À son arrivée au pouvoir, affirme Yaya Gologo, Poutine décide de suivre sa propre voie et engage la quête d’un « nouvel ordre mondial ». Sur le plan interne, il renforce l’autorité de l’État en imposant par le haut « la dictature de la loi » et la « verticalité du pouvoir » – avec le retour en force des « Guébistes » (FSB, ex-KGB), dont il est issu – et en « s’appuyant sur les valeurs chrétiennes et familiales traditionnelles auxquelles la population russe est largement fidèle ». Cette valorisation de la « tradition » pour créer un paradigme politique alternatif en privilégiant les valeurs conservatrices, que semble idéaliser Gologo, met pourtant en avant une sorte d’« exceptionnalisme » sur le mode culturaliste du « choc des civilisations » – une vision dont on a tendance à penser qu’elle a pris le dessus sur celle de la « Fin de l’Histoire ».

Pourtant, dans la confrontation entre ces deux récits, qui a dominé les débats dans le champ des relations internationales entre 1990 et 2000, ni l’un ni l’autre ne l’a emporté. Gologo déroule une vision romantique de la politique russo-centrée de Poutine en cédant à l’« essentialisme culturel » comme mode d’explication pour cultiver la différence : « S’il existe une différence fondamentale entre les Russes et les Occidentaux, elle se situerait sans doute dans leur attitude envers le pouvoir et l’autorité. Si la défiance envers le pouvoir est une pratique courante en Occident, d’ailleurs c’est un caractère inné des traditions américaines ou françaises, […] les Russes admirent la grandeur et le pouvoir sans restriction. »

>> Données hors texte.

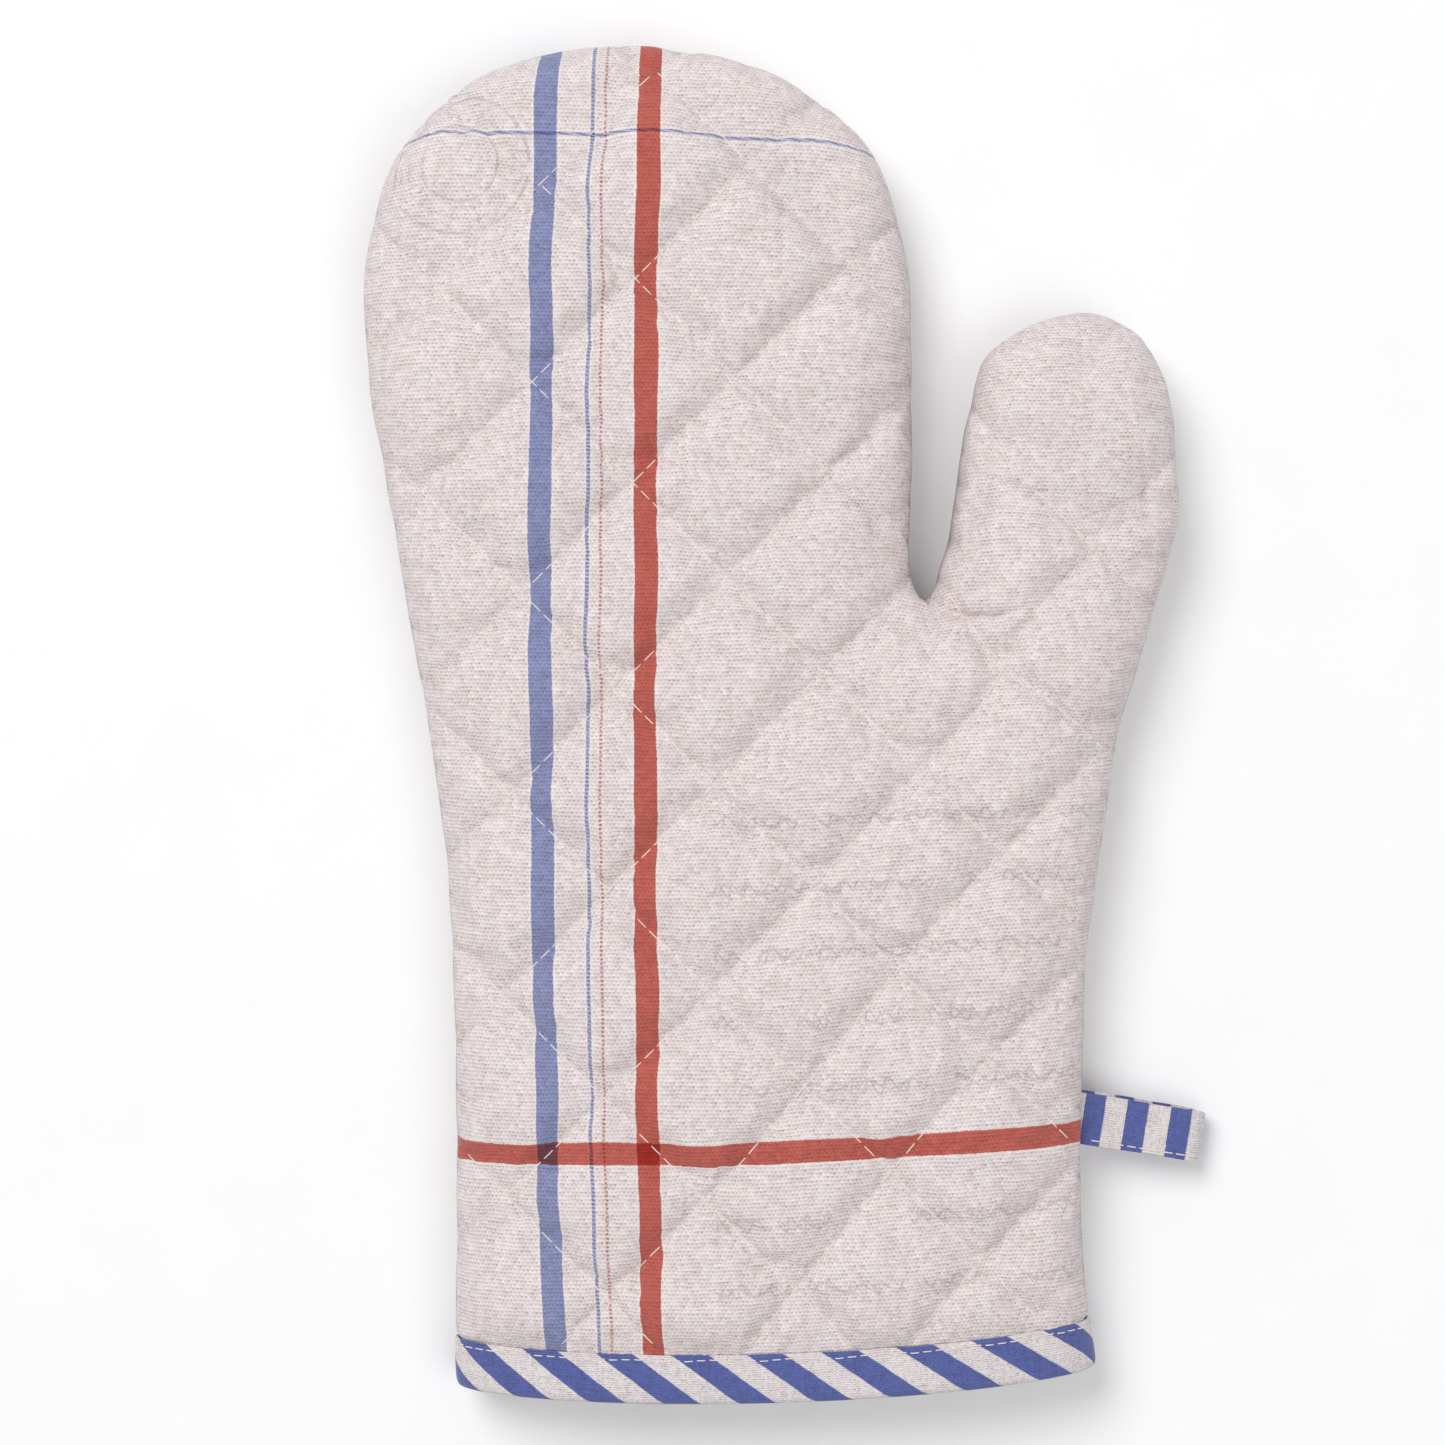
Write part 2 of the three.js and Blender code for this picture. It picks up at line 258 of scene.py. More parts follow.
def at_distance(where, run, points):
    """The points that lie at these distances along a line."""
    return np.column_stack([np.interp(where, run, column) for column in points.T])


def stitch_points(run, length, pitch, first, spare=0.0):
    """For each stitch of a row along a line, the distances of its points."""
    starts = np.arange(first, run[-1] - spare - length, pitch)
    return [at + length * STITCH_SHARES for at in starts]


def joined(parts):
    """One list of vertices and one of faces from several."""
    verts, faces, start = [], [], 0
    for v, f in parts:
        verts.append(v)
        faces += [tuple(i + start for i in face) for face in f]
        start += len(v)
    return np.vstack(verts), faces


# ------------------------------------------------------------------------------------------ the mitt's shape

def cuff_y(x):
    """How far up the cuff's edge is at x."""
    return CUFF_LOW[1] + (np.asarray(x) - CUFF_LOW[0]) ** 2 / (2 * CUFF_RADIUS)


def cuff_height(xy):
    """How far above the cuff's edge each point is."""
    return xy[:, 1] - cuff_y(xy[:, 0])


def quilt_shift(x, y):
    """How far the falling and the rising quilting lines are from where straight ones would be. They are
    moved on the thumb, and the rising ones get steeper to the right."""
    thumb = smoothstep(34, 50, x) * smoothstep(-5, 30, y)
    drift = smoothstep(-20, 45, x) * (3 * smoothstep(-30, 0, x - y) + 8 * smoothstep(40, 75, x - y))
    drift = drift + 3.5 * thumb * smoothstep(62, 85, x)
    return THUMB_SHIFT[0] * thumb, THUMB_SHIFT[1] * thumb - drift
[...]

Sur la scène internationale, Poutine opte pour le repli, réaliste sur les enjeux internationaux selon Gologo, après l’espoir déçu d’un rapprochement avec l’Occident. Cette quête d’un nouvel ordre mondial (exprimée aussi dans une fameuse « Lettre aux citoyens du monde », au cœur de l’ouvrage mais dont l’authenticité est contestée par l’AFP Factuel), pousse la Russie à un réengagement en Afrique, où elle entretient des relations avec plusieurs pays dans différents domaines, notamment sécuritaire, comme en Centrafrique et au Mali. Au Mali, en proie à la violence armée comme ses voisins sahéliens, Gologo prône « un retour de l’État comme réponse aux problèmes » après que les réformes néolibérales issues du consensus de Washington ont affaibli ses capacités en imposant un « État minimum ».

L’analyse de Gologo omet de rappeler que, depuis fin 1990, on assiste à une réhabilitation des politiques publiques avec l’État « comme acteur central et incontournable du développement » – de retour en force « à travers des politiques publiques sécuritaires », d’ailleurs sous l’impulsion des pays occidentaux. Or, illustration supplémentaire des affinités électives avec le régime russe contemporain, cette dynamique a débouché sur une restauration autoritaire, symptôme des « révolutions conservatrices ».

Gologo propose un «État africain intégré» sur le modèle fédéraliste pour en finir avec l’État territorial, avec un «afrocentrisme des politiques » et une « division interafricaine du travail ». En gros : une politique « afrocentrée » ou encore le repli dans des configurations étatiques qui, comme en Russie, restent engluées dans « l’impasse nationale-libérale ». L’auteur n’en est pas à une contradiction près dans la mesure où l’argument du rejet des modèles ne l’empêche pas de basculer dans une idéalisation du modèle russe. Celui-ci – grand paradoxe – combine rhétorique sur les valeurs traditionnelles avec hypermodernisation technologique, une polarisation des valeurs traditionnelles et libérales qui ne s’excluent pas. L’adhésion de la population au nationalisme russe, notamment la version qui s’articule autour de l’État-civilisation, aurait, pourtant, gagné à être relativisée et placée dans une perspective critique. Surtout quand on sait que, pour reprendre les propos de l’historienne Sophie Bessis, tout nationalisme a pour fantasme de créer un État homogène à travers un roman national qui a peu de choses à voir avec la réalité.

Par Bokar Sangaré, Université libre de Bruxelles

À lire (ou non…) : Yaya Gologo, Poutine aux Africains. Géopolitique mondiale, Éd. Yeredon, 140 pages, 2025.